*TO DO*:
Both the line containing "Write the Blender Python" and the line containing "NECK_REACH = 30.0" are to be reproduced exactly, along with every line between them, and nothing more.

[CAD and scene scripts]
····················

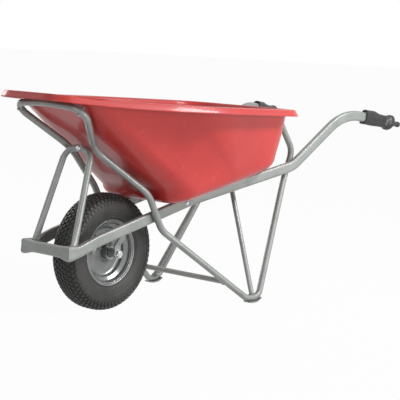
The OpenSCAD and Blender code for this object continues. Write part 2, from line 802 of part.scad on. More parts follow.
module tray() {
    m = len(tray_rings);
    n = len(tray_rings[0]);
    points = [for (ring = tray_rings) for (p = ring) p];
    sides = [for (i = [0:m - 2]) for (k = [0:n - 1])
        let (a = i * n + k, b = i * n + (k + 1) % n, c = b + n, d = a + n)
        for (f = [[a, c, b], [a, d, c]]) f];
    under = [[for (k = [0:n - 1]) k]];
    inside = [[for (k = [n - 1:-1:0]) (m - 1) * n + k]];
    color("firebrick") difference() {
        polyhedron(points, concat(sides, under, inside));
        tray_bolt_holes(strap_1);
        tray_bolt_holes(strap_3);
        for (p = [0, 1]) mirror([0, p, 0]) hoop_screw_hole();
    }
}

// Grips
module grip() {
    bulge_l = 34;
    neck_l = 22;
    knob_l = 30;
    body_l = grip_end - grip_start - bulge_l - knob_l;
    color("dimgray") along(drop_point + grip_dir * grip_start, grip_dir, grip_up) difference() {
        union() {
            linear_extrude(neck_l) oval(rail_w + 2 * grip_t + 4, rail_h + 2 * grip_t + 4, rail_r + 5);
            linear_extrude(body_l + 2) oval(rail_w + 2 * grip_t, rail_h + 2 * grip_t, rail_r + 3);
            translate([0, 0, body_l]) rotate_extrude() polygon([
                [0, 0], [grip_bulge_d / 2 - 9, 0], [grip_bulge_d / 2 - 3, 4], [grip_bulge_d / 2, 11],
                [grip_bulge_d / 2, bulge_l - 11], [grip_bulge_d / 2 - 3, bulge_l - 4],
                [grip_bulge_d / 2 - 9, bulge_l], [0, bulge_l]
            ]);
            translate([0, 0, body_l]) cylinder(r = knob_r, h = bulge_l + knob_l);
        }
        translate([0, 0, -1])
            linear_extrude(handle_l - grip_start + 1 + grip_fit)
                oval(rail_w + 2 * grip_fit, rail_h + 2 * grip_fit, rail_r);
    }
}

module left_grip() { grip(); }
module right_grip() { mirror([0, 1, 0]) grip(); }

// Wheel pieces turn about the axle: their sections are drawn with x as radius and y along the axle
module spun() {
    translate([0, 0, axle_z]) rotate([-90, 0, 0]) rotate_extrude($fn = 128) children();
}

// An outline from the middle plane and back, closed by its own mirror image
module both_sides(v) {
    polygon(concat(v, [for (i = [len(v) - 2:-1:1]) [v[i].x, -v[i].y]]));
}

bead_r = bead_d / 2;
flange_y = rim_w / 2 - rim_t;
tube_gap = 3;
inner_tube_r = tyre_w / 2 - sidewall_t - tube_gap;
inner_tube_x = tyre_d / 2 - tread_t - tube_gap - inner_tube_r;

module tyre() {
    r = tyre_d / 2;
    w = tyre_w / 2;
    f = rim_d / 2;
    g = weld_gap;
    color([0.23, 0.23, 0.22]) spun() both_sides([
        [r, 0], [r - 1, w - 30], [r - 4, w - 19], [r - 9, w - 11], [r - 16, w - 5],
        [r - 26, w - 1.2], [r - 42, w], [r - 60, w - 1], [f + 10, w - 4.5], [f + 3, flange_y + 3],
        [f + 0.5, flange_y - g],
        [bead_r + g, flange_y - g], [bead_r + g, flange_y - 9], [bead_r + 9, flange_y - 7],
        [bead_r + 24, w - sidewall_t - 4], [r - 58, w - sidewall_t], [r - 38, w - sidewall_t],
        [r - tread_t - 10, w - 15], [r - tread_t - 2, w - 28], [r - tread_t, 0]
    ]);
}

module inner_tube() {
    color("black") spun() translate([inner_tube_x, 0]) difference() {
        circle(inner_tube_r);
        circle(inner_tube_r - tube_t);
    }
}

// One pressed half of the rim: flange, bead seat, well and dished disc
module rim_pressing() {
    well_r = well_d / 2;
    hub_r = hub_d / 2 + weld_gap;
    w = rim_w / 2;
    slope_y = well_w / 2 + 9;
    polygon([
        [rim_d / 2, flange_y], [rim_d / 2, w], [bead_r - rim_t, w],
        [bead_r - rim_t, slope_y + rim_t / 2], [well_r - rim_t, well_w / 2 + rim_t / 2],
        [well_r - rim_t, rim_t], [hub_r + 16, rim_t], [hub_r + rim_t, 14], [hub_r + rim_t, 18],
        [hub_r, 18], [hub_r, 12], [hub_r + 15, 0], [well_r, 0], [well_r, well_w / 2],
        [bead_r, slope_y], [bead_r, flange_y]
    ]);
}

// The valve stands in the left half of the well and points at the hub
valve_hole_d = 11.5;
stem_d = 8;
stem_l = 34;
valve_y = rim_t + valve_hole_d / 2 + 0.5;
valve_turn = 52;
module at_valve() {
    translate([0, valve_y, axle_z]) rotate([0, -valve_turn, 0]) rotate([0, 90, 0]) children();
}

module rim_left_half() {
    color("gray") difference() {
        spun() rim_pressing();
        at_valve() cylinder(d = valve_hole_d, h = well_d);
    }
}

module rim_right_half() {
    color("gray") mirror([0, 1, 0]) spun() rim_pressing();
}

module valve_stem() {
    root = inner_tube_x - inner_tube_r + 3;
    color("black") difference() {
        at_valve() translate([0, 0, root - stem_l - 3]) {
            cylinder(d = stem_d, h = stem_l + 3);
            translate([0, 0, stem_l - 10]) cylinder(d = valve_hole_d - 0.3, h = 13);
        }
        spun() translate([inner_tube_x, 0]) circle(inner_tube_r + weld_gap);
    }
}

module valve_cap() {
    cap_l = 12;
    root = inner_tube_x - inner_tube_r + 3;
    color("lightgray") at_valve() translate([0, 0, root - stem_l - 3 - cap_l]) {
        cylinder(d = stem_d + 2, h = cap_l);
    }
}

// Hub and bearings
race_r = (bearing_d + axle_d) / 4;
race_wall = 1.9;
groove_r = ball_d / 2 + ball_gap;
bearing_y = (hub_l - bearing_w) / 2;

module hub_tube() {
    color("gray") spun() both_sides([
        [hub_d / 2, 0], [hub_d / 2, hub_l / 2], [bearing_d / 2, hub_l / 2],
        [bearing_d / 2, hub_l / 2 - bearing_w], [bearing_d / 2 - 3, hub_l / 2 - bearing_w],
        [bearing_d / 2 - 3, 0]
    ]);
}

module ring_section(low, high) {
    difference() {
        translate([low, -bearing_w / 2]) square([high - low, bearing_w]);
        translate([race_r, 0]) circle(groove_r);
    }
}

module bearing_outer_rings() {
    color("lightgray") for (y = [-1, 1]) translate([0, y * bearing_y, 0])
        spun() ring_section(race_r + race_wall, bearing_d / 2);
}

module bearing_inner_rings() {
    color("lightgray") for (y = [-1, 1]) translate([0, y * bearing_y, 0])
        spun() ring_section(axle_d / 2 + axle_fit, race_r - race_wall);
}

module bearing_balls() {
    color("white") for (y = [-1, 1])
        for (i = [0:ball_n - 1])
            translate([0, y * bearing_y, axle_z]) rotate([0, i * 360 / ball_n, 0])
                translate([race_r, 0, 0]) sphere(d = ball_d);
}

module bearing_seals() {
    seal_t = 0.6;
    color("black") for (y = [-1, 1])
        for (side = [-1, 1])
            translate([0, y * bearing_y + side * (bearing_w / 2 - 1) - seal_t / 2, 0])
                spun() translate([race_r - race_wall + 0.3, 0])
                    square([2 * race_wall - 0.3, seal_t]);
}

// Axle and what is on it
module sleeve(d, l) {
    difference() {
        cylinder(d = d, h = l);
        translate([0, 0, -1]) cylinder(d = axle_d + 2 * axle_fit, h = l + 2);
    }
}

module on_axle(y) {
    translate([0, y, axle_z]) rotate([-90, 0, 0]) children();
}

axle_washer_t = 2;
nut_y = fork_w / 2 + bracket_t + axle_washer_t;
module axle() {
    end = nut_y + axle_nut_h + 2;
    color("lightgray") {
        on_axle(-fork_w / 2) cylinder(d = axle_d, h = fork_w);
        on_axle(-end) cylinder(d = thread_d, h = 2 * end);
    }
}

module bearing_spacer() {
    color("gray") on_axle(bearing_w - hub_l / 2) sleeve(sleeve_d, hub_l - 2 * bearing_w);
}

module axle_sleeves() {
    color("lightgray") {
        on_axle(hub_l / 2) sleeve(sleeve_d, (fork_w - hub_l) / 2);
        on_axle(-fork_w / 2) sleeve(sleeve_d, (fork_w - hub_l) / 2);
    }
}

module axle_washers() {
    color("lightgray") for (side = [0, 1]) mirror([0, side, 0])
        on_axle(fork_w / 2 + bracket_t) difference() {
            cylinder(d = 1.9 * thread_d, h = axle_washer_t);
            translate([0, 0, -1]) cylinder(d = thread_d + 2 * bore_fit, h = axle_washer_t + 2);
        }
}

module axle_nuts() {
    color("lightgray") for (side = [0, 1]) mirror([0, side, 0])
        on_axle(nut_y) nut(thread_d, axle_nut_h, axle_nut_af);
}

// Every piece is moved so that the origin is on the ground under the middle of the length
module put() {
    translate([-middle_x, 0, 0]) children();
}

put() tray();
put() left_rail();
put() right_rail();
put() front_bar();
put() front_hoop();
put() rear_hoop();
put() left_leg();
put() right_leg();
put() leg_stay();
put() tie_bar();
put() front_brace();
put() left_foot_plate();
put() right_foot_plate();
put() left_axle_bracket();
put() right_axle_bracket();
put() front_strap();
put() middle_strap();
put() rear_strap();
put() strap_bolts();
put() strap_nuts();
put() tray_bolts();
put() tray_washers();
put() tray_nuts();
put() brace_bolt();
put() brace_bolt_nut();
put() hoop_screws();
put() left_grip();
put() right_grip();
put() tyre();
put() inner_tube();
put() rim_left_half();
put() rim_right_half();
put() hub_tube();
put() bearing_outer_rings();
put() bearing_inner_rings();
put() bearing_balls();
put() bearing_seals();
put() axle();
put() bearing_spacer();
put() axle_sleeves();
put() axle_washers();
put() axle_nuts();
put() valve_stem();
put() valve_cap();
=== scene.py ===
# Builds the looks of a single-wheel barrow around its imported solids.
import bpy
import bmesh
import json
from math import atan2, copysign, cos, exp, pi, radians, sin, sqrt, tan
from mathutils import Matrix, Vector


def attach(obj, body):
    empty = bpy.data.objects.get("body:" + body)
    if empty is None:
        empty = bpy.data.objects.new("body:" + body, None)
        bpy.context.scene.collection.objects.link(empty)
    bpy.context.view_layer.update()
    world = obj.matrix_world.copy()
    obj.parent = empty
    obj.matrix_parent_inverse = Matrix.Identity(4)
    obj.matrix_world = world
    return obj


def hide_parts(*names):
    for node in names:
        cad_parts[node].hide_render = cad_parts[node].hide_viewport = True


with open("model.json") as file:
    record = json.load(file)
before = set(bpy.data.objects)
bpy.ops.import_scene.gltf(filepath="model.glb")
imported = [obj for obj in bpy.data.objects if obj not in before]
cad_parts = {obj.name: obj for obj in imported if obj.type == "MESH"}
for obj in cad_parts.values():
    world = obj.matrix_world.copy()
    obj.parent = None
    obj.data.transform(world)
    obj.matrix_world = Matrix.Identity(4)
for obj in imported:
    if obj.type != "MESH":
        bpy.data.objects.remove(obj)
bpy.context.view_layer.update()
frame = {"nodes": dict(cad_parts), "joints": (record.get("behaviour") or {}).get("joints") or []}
scene = bpy.context.scene
mm = 0.001
axlePoint = Vector(frame["joints"][0]["pos_m"])
axleHeight = axlePoint.z / mm
print("frame loaded:", len(frame["nodes"]), "solids")


# Places are given in mm from the ground under the axle
def toFrame(p):
    return Vector((axlePoint.x + p[0] * mm, p[1] * mm, p[2] * mm))


def flip(p):
    return Vector((p[0], -p[1], p[2]))


# ---- small helpers for node trees and meshes

def hexColour(text):
    parts = [int(text[i:i + 2], 16) / 255 for i in (1, 3, 5)]
    return [c / 12.92 if c < 0.04045 else ((c + 0.055) / 1.055) ** 2.4 for c in parts] + [1]


# Adds a node with its settings. An input takes a value, a socket or a node, for its first output
def addNode(tree, kind, inputs=None, **settings):
    node = tree.nodes.new(kind)
    for name, value in settings.items():
        setattr(node, name, value)
    for name, value in (inputs or {}).items():
        source = value.outputs[0] if isinstance(value, bpy.types.Node) else value
        if isinstance(source, bpy.types.NodeSocket):
            tree.links.new(source, node.inputs[name])
        else:
            node.inputs[name].default_value = source
    return node


def addObject(name, data):
    made = bpy.data.objects.new(name, data)
    scene.collection.objects.link(made)
    return made


def makePiece(name, points, faces, finish, sharp=35):
    mesh = bpy.data.meshes.new(name)
    mesh.from_pydata([tuple(p) for p in points], [], faces)
    mesh.update()
    piece = addObject(name, mesh)
    tidyMesh(mesh, sharp)
    if finish:
        mesh.materials.append(finish)
    return piece


def tidyMesh(mesh, sharp=35):
    bm = bmesh.new()
    bm.from_mesh(mesh)
    bmesh.ops.remove_doubles(bm, verts=bm.verts, dist=1e-6)
    bmesh.ops.recalc_face_normals(bm, faces=bm.faces)
    bm.to_mesh(mesh)
    bm.free()
    mesh.shade_smooth()
    mesh.set_sharp_from_angle(angle=radians(sharp))


# Turns what an object's modifiers make into one plain mesh
def settle(piece):
    view = bpy.context.evaluated_depsgraph_get()
    mesh = bpy.data.meshes.new_from_object(piece.evaluated_get(view), depsgraph=view)
    piece.modifiers.clear()
    piece.data = mesh
    mesh.name = piece.name


# Faces between rings of n points each, with the first and the last ring closed
def ringFaces(count, n):
    faces = [(i * n + k, i * n + (k + 1) % n, (i + 1) * n + (k + 1) % n, (i + 1) * n + k)
             for i in range(count - 1) for k in range(n)]
    return faces + [tuple(range(n))[::-1], tuple(range((count - 1) * n, count * n))]


# The ways from a corner to its neighbours, and half the angle between them
def cornerAt(points, i):
    a = (points[i - 1] - points[i]).normalized()
    b = (points[(i + 1) % len(points)] - points[i]).normalized()
    return a, b, a.angle(b) / 2


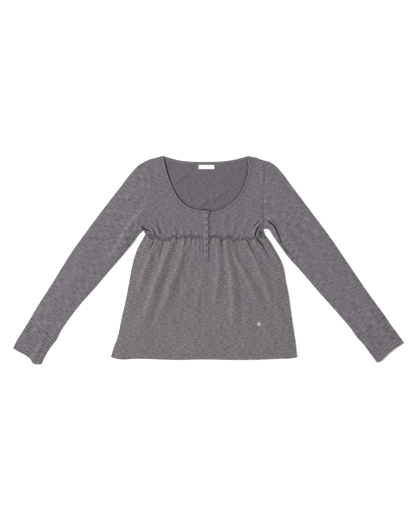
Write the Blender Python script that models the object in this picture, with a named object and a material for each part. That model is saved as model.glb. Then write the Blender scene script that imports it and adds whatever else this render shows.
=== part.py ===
"""Long-sleeved babydoll top in jersey, laid flat on its back with the front up.

Sizes are in millimetres in the garment's own plan: x to the right of the centre front, y up from
the empire seam, z up from the surface that it lies on. place() turns them into metres around the
middle of the garment's outline.
"""

from collections import namedtuple

import bmesh
import bpy
import numpy as np

# Cloth and clearances
MM = 0.001
WALL = 1.2
BINDING_WALL = 1.9
FRILL_WALL = 1.1
LABEL_WALL = 0.6
SEAM_GAP = 0.3
WAIST_GAP = 0.5
SLEEVE_START = 0.0009
BACK_TOP = WALL + SEAM_GAP

# How far the front layer stands off the back one
LOFT = 1.8
FOLD_REACH = 7.0
FOLD_MIDDLE = 1.35
NECK_LIFT = 2.2
NECK_REACH = 30.0

# The middle of the outline, which becomes the origin
MIDDLE_X = 9.4
MIDDLE_Y = -66.85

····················

*OUTPUT BELOW*:
Write the Blender Python script that models the object in this picture, with a named object and a material for each part. That model is saved as model.glb. Then write the Blender scene script that imports it and adds whatever else this render shows.
=== part.py ===
"""Long-sleeved babydoll top in jersey, laid flat on its back with the front up.

Sizes are in millimetres in the garment's own plan: x to the right of the centre front, y up from
the empire seam, z up from the surface that it lies on. place() turns them into metres around the
middle of the garment's outline.
"""

from collections import namedtuple

import bmesh
import bpy
import numpy as np

# Cloth and clearances
MM = 0.001
WALL = 1.2
BINDING_WALL = 1.9
FRILL_WALL = 1.1
LABEL_WALL = 0.6
SEAM_GAP = 0.3
WAIST_GAP = 0.5
SLEEVE_START = 0.0009
BACK_TOP = WALL + SEAM_GAP

# How far the front layer stands off the back one
LOFT = 1.8
FOLD_REACH = 7.0
FOLD_MIDDLE = 1.35
NECK_LIFT = 2.2
NECK_REACH = 30.0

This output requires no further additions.